Sculpture dedicated to the foot soldiers of the Birmingham civil rights movement, Kelly Ingram Park. (Carol Highsmith, Library of Congress)

Birmingham’s civil rights sites have been designated as a national monument instead of a national park through Obama’s use of authority from the Antiquities Act of 1906.

In 2014, the National Park System had over 292 million recreation visits, generating $15.7 billion in income for park gateway communities. The National Park System has also contributed to 227,000 jobs, $10.3 billion in labor income, $17.1 billion in value added, and $29.7 billion in output. Much of that contribution affected the lodging and restaurant/bar industries, creating 108,000 jobs and generating $8 billion income collectively.

The national monument designation came on the same day that the National Park Service (NPS) awarded grants to the Birmingham Civil Rights Institute, the Sixteenth Street Baptist Church and nearly 40 other historical and preservation projects in 20 states.

The Sixteenth Street Baptist Church will receive $500,000 for building preservation, repairs and restoration and the BCRI will receive $47,003 for its Preservation Leadership Training program at the A.G. Gaston Motel.

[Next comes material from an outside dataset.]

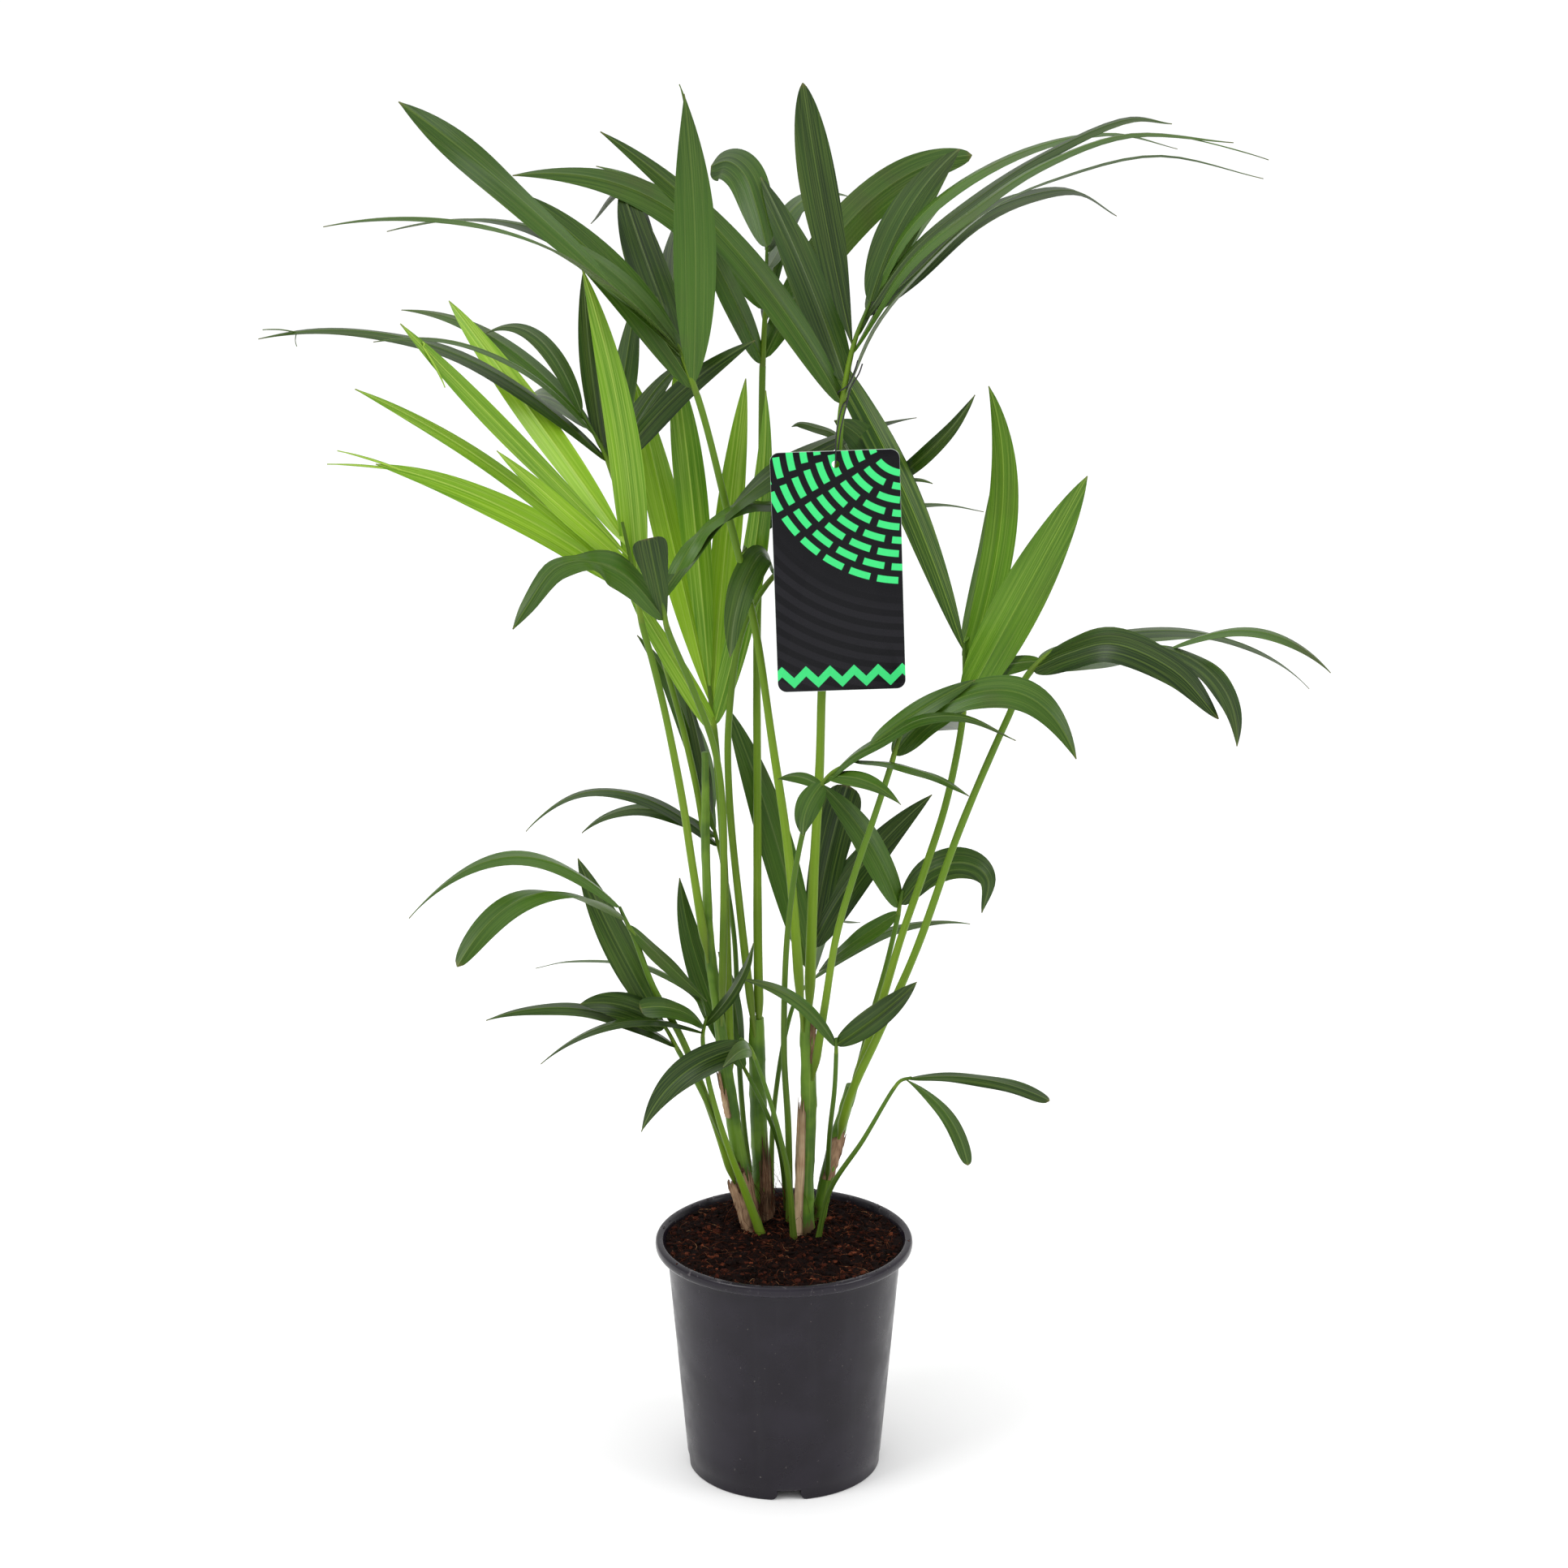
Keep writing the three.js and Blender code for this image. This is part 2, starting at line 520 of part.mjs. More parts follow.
// A cylinder, or a cone if `pointed`, bent along a curve: `sectionAt` gives, for a place from 0 to 1,
// the section's side and face vectors, and each point of the unit section, or of the `form` made of it, is
// carried to them.
function bent(curve, from, to, { sides, steps, grow, pointed = false, form = (x, z) => [x, z] }, sectionAt) {
  const geometry = new THREE.CylinderGeometry(pointed ? 0 : 1, 1, 1, sides, steps);
  const position = geometry.attributes.position;
  for (let index = 0; index < position.count; index += 1) {
    const share = position.getY(index) + 0.5;
    const over = (share < 1e-6 ? -grow : 0) + (share > 1 - 1e-6 ? grow : 0);
    const station = stationOn(curve, from + (to - from) * share, over);
    const { side, face } = sectionAt(share, station.direction);
    const scale = pointed && share < 1 - 1e-6 ? 1 / (1 - share) : 1;
    const [across, up] = form(scale * position.getX(index), scale * position.getZ(index));
    station.point.addScaledVector(side, across);
    station.point.addScaledVector(face, up);
    position.setXYZ(index, station.point.x, station.point.y, station.point.z);
  }
  return solidOf(geometry);
}

// A round limb that tapers from one radius to the other, with `flare` more at its foot.
function limb(curve, from, to, radii, { sides = STALK_SIDES, steps = 4, flare = 0, grow = 0 } = {}) {
  return bent(curve, from, to, { sides, steps, grow }, (share, direction) => {
    const radius = radii[0] + (radii[1] - radii[0]) * share + flare * Math.exp(-share * 12) + grow;
    const side = direction.clone().cross(FRONT).normalize();
    const face = side.clone().cross(direction).multiplyScalar(radius);
    return { side: side.multiplyScalar(radius), face };
  });
}

// A leaflet's half width from foot to tip, as a share of the widest.
function outline({ blunt = 0, swell = FOOT_SWELL, taper = TIP_TAPER }) {
  const raw = (share) => share ** swell * (1 - (1 - blunt) * share) ** taper;
  const widest = Math.max(...Array.from({ length: 21 }, (_, step) => raw(step / 20)));
  return (share) => raw(share) / widest;
}

// How far a leaflet's face is turned at a share of its length: an even S from each of several values to the
// next, and a straight change between two.
function turning(turn, share) {
  const turns = [turn].flat();
  if (turns.length === 1) return turns[0];
  const scaled = share * (turns.length - 1);
  const span = Math.min(Math.floor(scaled), turns.length - 2);
  const blend = turns.length > 2 ? THREE.MathUtils.smoothstep(scaled - span, 0, 1) : scaled;
  return THREE.MathUtils.lerp(turns[span], turns[span + 1], blend);
}

// A leaflet's section: a low triangle with the midrib on top, or, for the space that it keeps free, the same
// with upright edges. `across` is in half widths and `up` in millimetres.
function bladeForm(grow) {
  return (x, z) => {
    if (Math.hypot(x, z) < 0.5) return [0, 0];
    if (Math.abs(x) < 0.1) return [0, BLADE_THICKNESS * (2 / 3) + grow];
    return [Math.sign(x), (z > 0 ? grow : -grow) - BLADE_THICKNESS / 3];
  };
}

// A leaflet: a blade that bows upwards between its foot and its tip.
function leaflet(foot, row, grow = 0) {
  const { tip: end, bow, wide, turn, blunt = 0, late = BOW_PLACE, via = [] } = row;
  const tip = sight(end);
  const chord = tip.clone().sub(foot);
  const lean = chord.x < 0 ? -1 : 1;
  const rise = new THREE.Vector3(-chord.z, 0, chord.x).multiplyScalar(lean).normalize();
  const across = chord.clone().cross(rise).normalize();
  const bend = foot.clone().lerp(tip, late).addScaledVector(rise, 2 * bow);
  const midrib = via.length
    ? new THREE.CatmullRomCurve3([foot, ...via.map(sight), tip], false, 'centripetal')
    : new THREE.QuadraticBezierCurve3(foot, bend, tip);
  const shape = outline(row);
  const steps = 3 + (Math.abs(bow) > 25 ? 1 : 0) + (via.length > 2 ? 1 : 0);
  const options = { sides: grow ? 5 : 3, steps, grow, pointed: blunt === 0, form: bladeForm(grow) };
  return bent(midrib, 0, 1, options, (share, direction) => {
    const angle = THREE.MathUtils.degToRad(turning(turn, share));
    const upper = across.clone().cross(direction);
    const facing = across.clone().multiplyScalar(lean * Math.cos(angle));
    facing.addScaledVector(upper, Math.sin(angle));
    const side = direction.clone().cross(facing).normalize();
    const half = Math.max((wide / 2) * shape(share), EDGE_HALF_WIDTH) + grow;
    return { face: side.clone().cross(direction), side: side.multiplyScalar(half) };
  });
}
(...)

Also in Alabama, the city of Anniston will receive $500,000 for the Anniston Freedom Riders Monument.

The funding is a part of the African American Civil Rights Grant Program, created in 2016 to document and preserve sites and stories pertaining to the African American experience in the 20th century. States, tribes, local governments and nonprofit organizations, and historically black colleges and universities, applied for grants from the program.